What to work on: Reproduce exactly the section that begins at the line containing "forefoot_plate();" and ends at the line containing "# Design values", both lines included; omit all other lines.

----

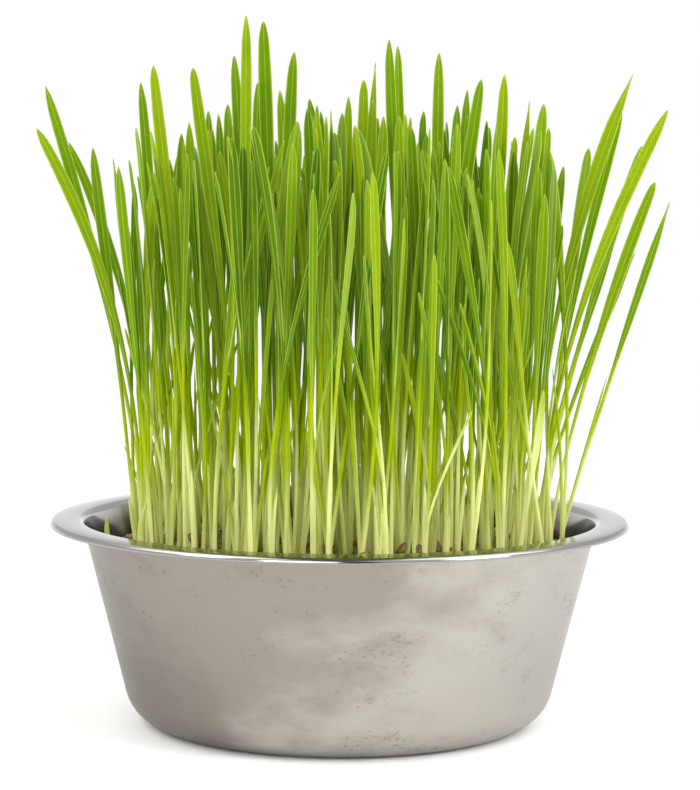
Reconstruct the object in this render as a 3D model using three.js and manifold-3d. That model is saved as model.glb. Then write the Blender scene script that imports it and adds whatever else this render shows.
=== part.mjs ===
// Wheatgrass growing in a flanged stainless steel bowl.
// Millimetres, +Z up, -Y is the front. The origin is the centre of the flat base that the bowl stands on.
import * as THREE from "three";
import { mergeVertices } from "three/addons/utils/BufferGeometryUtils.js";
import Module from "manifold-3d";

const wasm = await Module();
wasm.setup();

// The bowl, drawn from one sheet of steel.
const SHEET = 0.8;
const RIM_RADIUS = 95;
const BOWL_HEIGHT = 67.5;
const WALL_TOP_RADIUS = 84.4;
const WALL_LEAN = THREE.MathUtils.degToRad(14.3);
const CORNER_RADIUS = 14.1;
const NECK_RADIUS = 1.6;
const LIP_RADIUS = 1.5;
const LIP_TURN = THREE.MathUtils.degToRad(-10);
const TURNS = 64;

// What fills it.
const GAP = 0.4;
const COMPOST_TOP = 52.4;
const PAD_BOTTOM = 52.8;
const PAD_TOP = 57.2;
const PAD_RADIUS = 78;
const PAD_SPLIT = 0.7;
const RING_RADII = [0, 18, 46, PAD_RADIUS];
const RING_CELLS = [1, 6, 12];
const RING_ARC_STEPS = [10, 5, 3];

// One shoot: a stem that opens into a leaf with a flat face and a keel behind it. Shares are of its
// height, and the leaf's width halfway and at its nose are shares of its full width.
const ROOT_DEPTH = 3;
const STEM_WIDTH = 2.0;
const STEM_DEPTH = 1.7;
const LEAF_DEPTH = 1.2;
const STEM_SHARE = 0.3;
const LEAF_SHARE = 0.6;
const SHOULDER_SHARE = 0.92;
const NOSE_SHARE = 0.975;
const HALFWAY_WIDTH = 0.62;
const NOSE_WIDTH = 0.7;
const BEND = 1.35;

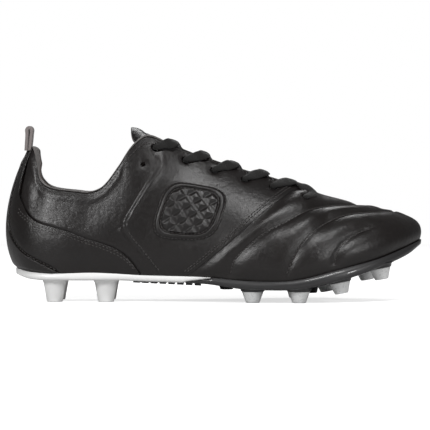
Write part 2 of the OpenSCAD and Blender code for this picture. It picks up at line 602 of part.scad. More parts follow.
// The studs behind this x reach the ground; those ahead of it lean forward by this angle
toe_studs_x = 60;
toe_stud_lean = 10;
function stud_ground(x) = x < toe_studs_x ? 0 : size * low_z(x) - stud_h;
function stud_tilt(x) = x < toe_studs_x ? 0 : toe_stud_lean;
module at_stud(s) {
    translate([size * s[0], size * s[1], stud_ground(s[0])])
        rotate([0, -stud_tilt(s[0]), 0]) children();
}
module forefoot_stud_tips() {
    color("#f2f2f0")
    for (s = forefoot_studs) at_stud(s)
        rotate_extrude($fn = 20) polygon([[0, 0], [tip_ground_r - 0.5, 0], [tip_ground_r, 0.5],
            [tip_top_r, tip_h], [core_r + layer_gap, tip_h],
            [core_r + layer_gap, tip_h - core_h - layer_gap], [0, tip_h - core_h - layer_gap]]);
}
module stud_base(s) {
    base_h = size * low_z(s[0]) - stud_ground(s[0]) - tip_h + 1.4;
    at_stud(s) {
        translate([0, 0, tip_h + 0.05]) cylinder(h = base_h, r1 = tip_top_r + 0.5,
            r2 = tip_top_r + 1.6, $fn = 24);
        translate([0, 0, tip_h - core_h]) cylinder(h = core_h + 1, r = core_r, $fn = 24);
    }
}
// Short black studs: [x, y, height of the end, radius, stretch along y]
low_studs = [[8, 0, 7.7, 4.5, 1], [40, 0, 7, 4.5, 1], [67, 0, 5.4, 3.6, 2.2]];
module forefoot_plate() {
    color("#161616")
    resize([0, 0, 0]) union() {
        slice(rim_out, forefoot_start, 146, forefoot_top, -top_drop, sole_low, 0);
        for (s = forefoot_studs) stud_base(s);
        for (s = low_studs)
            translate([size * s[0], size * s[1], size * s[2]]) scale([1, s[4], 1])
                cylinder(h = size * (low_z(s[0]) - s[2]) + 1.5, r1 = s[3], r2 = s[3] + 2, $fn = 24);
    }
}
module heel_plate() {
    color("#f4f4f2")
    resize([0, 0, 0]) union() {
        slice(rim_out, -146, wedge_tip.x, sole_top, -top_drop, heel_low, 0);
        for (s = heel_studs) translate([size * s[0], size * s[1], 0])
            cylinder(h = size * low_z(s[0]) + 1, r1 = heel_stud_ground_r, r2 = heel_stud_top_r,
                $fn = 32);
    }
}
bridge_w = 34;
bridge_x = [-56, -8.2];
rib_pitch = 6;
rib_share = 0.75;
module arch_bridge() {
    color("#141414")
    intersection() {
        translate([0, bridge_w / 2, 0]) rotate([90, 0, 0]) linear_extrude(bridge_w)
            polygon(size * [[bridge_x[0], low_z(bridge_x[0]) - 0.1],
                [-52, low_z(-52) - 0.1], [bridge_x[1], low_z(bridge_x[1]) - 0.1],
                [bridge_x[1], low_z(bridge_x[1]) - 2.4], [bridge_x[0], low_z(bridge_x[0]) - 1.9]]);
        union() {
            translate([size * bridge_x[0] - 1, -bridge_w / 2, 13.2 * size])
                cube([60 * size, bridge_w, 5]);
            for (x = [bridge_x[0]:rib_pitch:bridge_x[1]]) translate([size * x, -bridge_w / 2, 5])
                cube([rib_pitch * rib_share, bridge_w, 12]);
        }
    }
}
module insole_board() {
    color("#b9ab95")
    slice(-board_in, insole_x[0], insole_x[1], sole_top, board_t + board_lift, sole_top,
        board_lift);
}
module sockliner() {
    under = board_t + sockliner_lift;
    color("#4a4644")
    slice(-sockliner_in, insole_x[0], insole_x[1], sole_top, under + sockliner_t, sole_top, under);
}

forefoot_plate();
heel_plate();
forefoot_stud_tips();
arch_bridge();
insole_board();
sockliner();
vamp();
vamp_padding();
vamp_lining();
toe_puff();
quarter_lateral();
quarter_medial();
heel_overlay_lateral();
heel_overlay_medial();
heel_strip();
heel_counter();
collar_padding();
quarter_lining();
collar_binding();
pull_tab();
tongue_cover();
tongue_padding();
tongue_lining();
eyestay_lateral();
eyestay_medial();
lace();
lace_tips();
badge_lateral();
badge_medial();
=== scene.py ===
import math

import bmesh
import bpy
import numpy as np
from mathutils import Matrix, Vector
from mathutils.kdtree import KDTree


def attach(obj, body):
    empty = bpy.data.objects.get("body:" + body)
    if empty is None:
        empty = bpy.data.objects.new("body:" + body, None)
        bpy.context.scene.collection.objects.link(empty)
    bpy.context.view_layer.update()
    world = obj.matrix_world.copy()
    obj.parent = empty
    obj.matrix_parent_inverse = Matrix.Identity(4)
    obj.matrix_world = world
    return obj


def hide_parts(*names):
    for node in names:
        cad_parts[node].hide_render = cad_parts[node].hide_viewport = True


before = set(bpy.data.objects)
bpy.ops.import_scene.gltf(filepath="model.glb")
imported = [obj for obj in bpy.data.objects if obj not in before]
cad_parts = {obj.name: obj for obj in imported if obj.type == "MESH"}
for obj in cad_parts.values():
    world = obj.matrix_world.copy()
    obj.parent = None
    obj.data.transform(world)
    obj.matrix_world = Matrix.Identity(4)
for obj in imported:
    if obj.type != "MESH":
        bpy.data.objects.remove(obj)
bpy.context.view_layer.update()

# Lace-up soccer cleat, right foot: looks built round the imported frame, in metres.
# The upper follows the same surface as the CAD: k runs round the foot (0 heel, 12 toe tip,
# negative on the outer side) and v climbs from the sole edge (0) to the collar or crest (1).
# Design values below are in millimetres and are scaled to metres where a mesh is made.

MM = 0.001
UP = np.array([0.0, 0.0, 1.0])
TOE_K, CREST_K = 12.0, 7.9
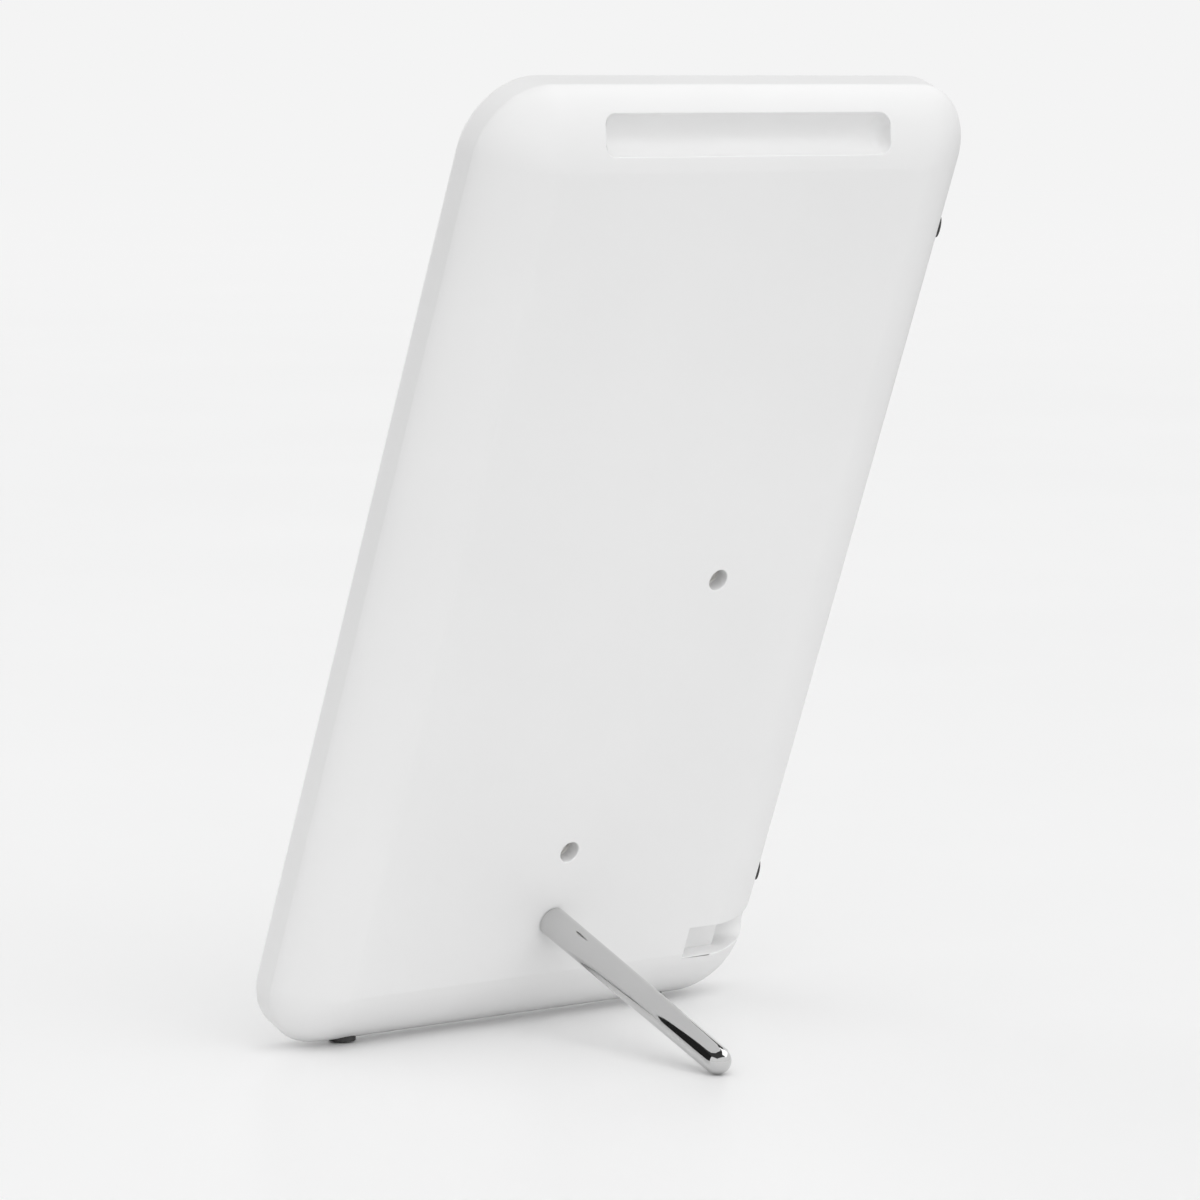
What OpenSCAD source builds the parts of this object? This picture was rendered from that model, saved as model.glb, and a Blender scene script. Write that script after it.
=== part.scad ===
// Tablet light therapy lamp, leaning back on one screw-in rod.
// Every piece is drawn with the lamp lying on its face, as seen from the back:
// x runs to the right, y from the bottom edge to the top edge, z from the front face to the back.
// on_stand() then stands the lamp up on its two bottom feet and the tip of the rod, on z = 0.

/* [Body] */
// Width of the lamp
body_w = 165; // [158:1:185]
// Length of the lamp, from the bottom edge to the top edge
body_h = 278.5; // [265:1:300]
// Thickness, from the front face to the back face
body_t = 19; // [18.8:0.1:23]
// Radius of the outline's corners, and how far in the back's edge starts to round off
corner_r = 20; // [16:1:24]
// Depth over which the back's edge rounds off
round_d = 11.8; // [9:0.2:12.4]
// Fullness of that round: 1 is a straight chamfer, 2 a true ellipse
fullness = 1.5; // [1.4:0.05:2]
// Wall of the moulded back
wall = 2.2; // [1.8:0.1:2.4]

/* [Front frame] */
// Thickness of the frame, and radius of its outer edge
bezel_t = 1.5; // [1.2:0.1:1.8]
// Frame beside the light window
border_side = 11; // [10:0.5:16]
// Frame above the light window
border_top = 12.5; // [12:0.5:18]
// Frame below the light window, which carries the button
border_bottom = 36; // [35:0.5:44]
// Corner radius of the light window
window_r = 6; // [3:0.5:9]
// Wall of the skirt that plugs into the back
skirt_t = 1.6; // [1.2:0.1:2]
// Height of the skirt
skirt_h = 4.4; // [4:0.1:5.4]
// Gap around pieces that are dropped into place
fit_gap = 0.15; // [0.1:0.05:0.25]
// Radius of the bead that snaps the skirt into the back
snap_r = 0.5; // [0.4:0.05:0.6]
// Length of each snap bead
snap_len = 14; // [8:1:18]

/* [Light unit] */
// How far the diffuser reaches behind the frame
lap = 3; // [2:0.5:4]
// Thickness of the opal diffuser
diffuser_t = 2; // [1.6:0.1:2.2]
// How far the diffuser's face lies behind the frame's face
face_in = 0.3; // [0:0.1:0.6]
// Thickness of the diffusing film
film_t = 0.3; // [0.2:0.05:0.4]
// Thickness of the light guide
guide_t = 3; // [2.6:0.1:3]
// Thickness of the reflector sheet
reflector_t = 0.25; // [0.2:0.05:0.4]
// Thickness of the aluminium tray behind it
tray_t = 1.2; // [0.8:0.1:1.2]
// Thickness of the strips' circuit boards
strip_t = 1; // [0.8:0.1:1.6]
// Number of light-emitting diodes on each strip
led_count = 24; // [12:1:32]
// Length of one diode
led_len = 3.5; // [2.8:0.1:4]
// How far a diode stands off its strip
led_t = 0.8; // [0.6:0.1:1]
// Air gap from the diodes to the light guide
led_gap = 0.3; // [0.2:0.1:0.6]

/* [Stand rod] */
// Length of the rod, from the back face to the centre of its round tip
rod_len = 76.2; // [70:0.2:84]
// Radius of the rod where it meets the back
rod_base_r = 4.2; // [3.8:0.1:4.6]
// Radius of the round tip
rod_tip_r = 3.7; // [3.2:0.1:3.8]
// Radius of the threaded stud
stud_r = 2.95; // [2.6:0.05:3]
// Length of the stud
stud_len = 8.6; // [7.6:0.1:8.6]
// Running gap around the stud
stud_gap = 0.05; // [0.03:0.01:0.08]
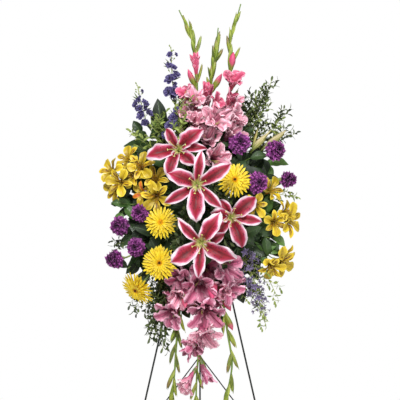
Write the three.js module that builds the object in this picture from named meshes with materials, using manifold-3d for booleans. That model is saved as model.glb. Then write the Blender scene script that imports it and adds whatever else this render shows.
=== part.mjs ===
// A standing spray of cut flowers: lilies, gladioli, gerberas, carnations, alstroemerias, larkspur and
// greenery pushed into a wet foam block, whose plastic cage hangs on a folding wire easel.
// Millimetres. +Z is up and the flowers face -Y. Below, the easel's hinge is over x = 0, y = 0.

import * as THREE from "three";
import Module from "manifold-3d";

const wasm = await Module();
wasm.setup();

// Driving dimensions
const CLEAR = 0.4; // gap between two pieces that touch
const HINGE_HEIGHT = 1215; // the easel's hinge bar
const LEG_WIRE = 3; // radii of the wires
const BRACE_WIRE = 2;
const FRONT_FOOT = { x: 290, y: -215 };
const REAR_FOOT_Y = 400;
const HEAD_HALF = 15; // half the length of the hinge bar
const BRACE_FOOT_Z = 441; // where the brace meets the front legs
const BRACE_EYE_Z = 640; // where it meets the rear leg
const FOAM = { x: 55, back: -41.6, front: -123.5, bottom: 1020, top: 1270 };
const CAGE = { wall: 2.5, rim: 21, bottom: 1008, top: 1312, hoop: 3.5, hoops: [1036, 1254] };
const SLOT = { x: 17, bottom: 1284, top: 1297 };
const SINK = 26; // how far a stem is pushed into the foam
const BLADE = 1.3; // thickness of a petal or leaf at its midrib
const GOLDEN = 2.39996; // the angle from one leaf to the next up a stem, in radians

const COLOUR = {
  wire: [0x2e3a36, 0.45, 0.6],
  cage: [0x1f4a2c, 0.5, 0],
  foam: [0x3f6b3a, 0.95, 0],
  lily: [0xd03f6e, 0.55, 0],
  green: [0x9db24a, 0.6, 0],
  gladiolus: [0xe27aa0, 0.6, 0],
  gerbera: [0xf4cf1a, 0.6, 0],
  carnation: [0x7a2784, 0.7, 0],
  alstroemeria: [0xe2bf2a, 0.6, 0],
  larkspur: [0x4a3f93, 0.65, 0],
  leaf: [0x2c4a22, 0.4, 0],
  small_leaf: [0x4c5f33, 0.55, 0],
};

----

Task solution:
forefoot_plate();
heel_plate();
forefoot_stud_tips();
arch_bridge();
insole_board();
sockliner();
vamp();
vamp_padding();
vamp_lining();
toe_puff();
quarter_lateral();
quarter_medial();
heel_overlay_lateral();
heel_overlay_medial();
heel_strip();
heel_counter();
collar_padding();
quarter_lining();
collar_binding();
pull_tab();
tongue_cover();
tongue_padding();
tongue_lining();
eyestay_lateral();
eyestay_medial();
lace();
lace_tips();
badge_lateral();
badge_medial();
=== scene.py ===
import math

import bmesh
import bpy
import numpy as np
from mathutils import Matrix, Vector
from mathutils.kdtree import KDTree


def attach(obj, body):
    empty = bpy.data.objects.get("body:" + body)
    if empty is None:
        empty = bpy.data.objects.new("body:" + body, None)
        bpy.context.scene.collection.objects.link(empty)
    bpy.context.view_layer.update()
    world = obj.matrix_world.copy()
    obj.parent = empty
    obj.matrix_parent_inverse = Matrix.Identity(4)
    obj.matrix_world = world
    return obj


def hide_parts(*names):
    for node in names:
        cad_parts[node].hide_render = cad_parts[node].hide_viewport = True


before = set(bpy.data.objects)
bpy.ops.import_scene.gltf(filepath="model.glb")
imported = [obj for obj in bpy.data.objects if obj not in before]
cad_parts = {obj.name: obj for obj in imported if obj.type == "MESH"}
for obj in cad_parts.values():
    world = obj.matrix_world.copy()
    obj.parent = None
    obj.data.transform(world)
    obj.matrix_world = Matrix.Identity(4)
for obj in imported:
    if obj.type != "MESH":
        bpy.data.objects.remove(obj)
bpy.context.view_layer.update()

# Lace-up soccer cleat, right foot: looks built round the imported frame, in metres.
# The upper follows the same surface as the CAD: k runs round the foot (0 heel, 12 toe tip,
# negative on the outer side) and v climbs from the sole edge (0) to the collar or crest (1).
# Design values below are in millimetres and are scaled to metres where a mesh is made.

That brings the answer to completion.